What can I say, Martha, but thank you; and how did she know that I wanted to add rosemary to my biscuits this morning. I can make biscuits in my sleep but I wanted to try a recipe that used plain flour since I’m always using self rising flour for my biscuits. I used my normal method of making the biscuits by hand because I didn’t want to drag out my heavy food processor and besides Martha probably has someone to put her’s away and clean up the mess — I don’t.
Isn’t it amazing that you can make such wonderful biscuits from flour, butter, milk and some leavenings?
Cut in the butter until you have pieces the size of green peas.
Stir in the rosemary and then add the buttermilk.
After adding the milk, gather in a ball, knead a few times and then pat out about 1″ thick, cut with biscuit cutter.
Put on greased cookie sheet and brush tops of biscuits with buttermilk.
Baked until brown.
Split the biscuit and use both halves unless you want a smaller portion, then just use half the biscuit.
Top the biscuits with the broiled pork belly (or bacon or pork chop).

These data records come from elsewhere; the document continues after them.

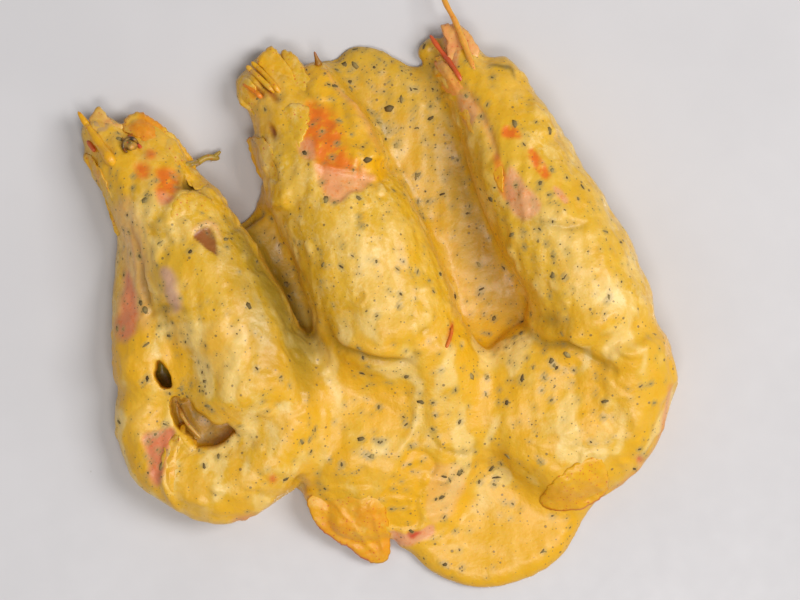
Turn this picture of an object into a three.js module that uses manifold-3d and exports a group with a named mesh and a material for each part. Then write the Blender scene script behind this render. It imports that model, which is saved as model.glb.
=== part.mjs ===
// A dish of three whole prawns in truffle cream sauce, served on a round white plate.
//
// Millimetres, +Z up. The origin is the middle of the plate's underside, where the foot ring stands on
// the table. Seen from above, +X is to the right and +Y is away from the diner.
// Each prawn lies on its side, head at the back left, back to the right, with its tail curled in at the
// front. The sauce is one solid: it coats the prawns, pools between them and carries the truffle
// flakes. It is hollow where the prawns lie, and open where their shells, heads and tail fans show.

import * as THREE from 'three';
import { mergeVertices } from 'three/addons/utils/BufferGeometryUtils.js';
import Module from 'manifold-3d';

const wasm = await Module();
wasm.setup();

// The plate: a shallow coupe with a wide flat well. Its side leaves the well gently and then rises
// steeply: `sweep` is how far in from the rim it turns up, and `lift` how high it stands there.
const PLATE = {
  radius: 150, height: 20, wall: 4.5, lip: 3.2, wellRadius: 116, sweep: 13, lift: 1.5,
  footRadius: 88, footWidth: 5, footHeight: 2.5, footFlare: 1.5, sides: 48, bendSteps: 3,
};
const WELL_LEVEL = PLATE.footHeight + PLATE.wall;

// Pieces that touch keep this gap, so the food starts just above the well.
const GAP = 0.3;
const FOOD_LEVEL = WELL_LEVEL + GAP;

// How thick the sauce lies on a prawn, and how far a body's round underside is sunk and cut flat.
const COAT = 2.2;
const SINK = 1;

// A trunk's half width at the beak as a share of its girth, how fast it fills out, and where along it
// the girth is reached. A body's rounded end is this share of its half width long, drawn at two slopes.
const BEAK_SHARE = 0.27;
const FILL_OUT = 0.8;
const GIRTH_AT = 0.75;
const END_LENGTH = 0.7;
const END_SLOPES = [38, 72].map(THREE.MathUtils.degToRad);

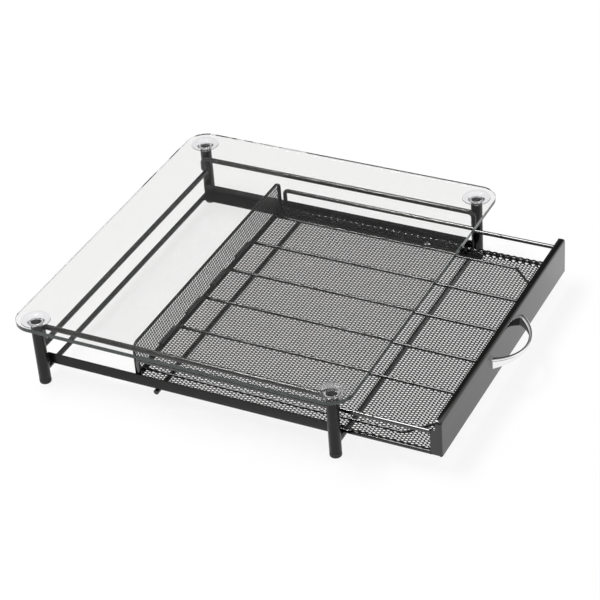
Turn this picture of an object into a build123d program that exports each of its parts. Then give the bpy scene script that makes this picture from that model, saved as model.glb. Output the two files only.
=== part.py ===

Top with scrambled eggs and then the hollandaise. When I do this again, I will at least use poached eggs. I love poached eggs.
Scrambled Eggs Benedict
- Rosemary Buttermilk Biscuits recipe below
- Pork belly see pork belly post (use a thick cut bacon if you do not have pork belly)
- Hollandaise recipe below
- Scrambled eggs or fried or poached
- If you are using braised pork belly, cut strips and put under the broiler until browned and crispy. If you choose to use bacon or a pork chop, cook that and have ready.
- Putting the Eggs Benedict together. Use one biscuit per serving, slice in half and put on your plate. Top with the pork belly, chop, or bacon, then your scrambled, fried or even poached egg and then top off with your hollandaise.
Rosemary Buttermilk Biscuits
- 2 cups all-purpose flour plus more for kneading
- 2 teaspoons baking powder
- 1 1/2 tsp. sugar
- 1/2 heaping teaspoon coarse salt
- 1/2 teaspoon baking soda
- 1/2 cup 1 sticks unsalted butter, cut into 1/2-inch pieces, chilled
- 2 tablespoons mixed chopped fresh herbs such as dill, rosemary, and/or chives (optional)
- 3/4 buttermilk well shaken, plus more for brushing tops
- Preheat oven to 450 degrees with racks set in the upper and lower thirds of the oven. Line two baking sheets with parchment paper; set aside.
- In a large bowl, whisk together flour, baking powder, sugar, salt, and baking soda. Add butter and using a pastry cutter or your fingers, work the butter in until the mixture resembles coarse crumbs, with some larger pieces still remaining. Add herbs, if using, and stir to combine.
- Make a well in the center and gradually add buttermilk, stirring with a fork or wooden spoon until large clumps form. Turn mixture out onto a lightly floured work surface, and using lightly floured hands, knead two or three times just until a dough forms.
- Pat dough into an 8-by-8-inch square. Using a sharp knife, cut 2-inch square biscuits, or use a 2-inch round cutter, and transfer to prepared baking sheet, spacing 2 inches apart. Brush tops with buttermilk. Transfer to oven and bake until golden brown, about 12 minutes.
Hollandaise Made in the Microwave
- 2 egg yolks
- 1/4 lemon juiced
- pinch cayenne
- 1/4 c. salted butter melted (use a pinch of salt if you are using unsalted butter)
- Whisk the egg yolks in a microwave safe container for a minute or so then add in the lemon juice, cayenne and salt. Slowly stream in the melted butter to incorporate. Microwave for 15-20 seconds. Remove and whisk until thick and smooth. If it starts to curdle, add in a teaspoon or so of cold butter and it will smooth back out.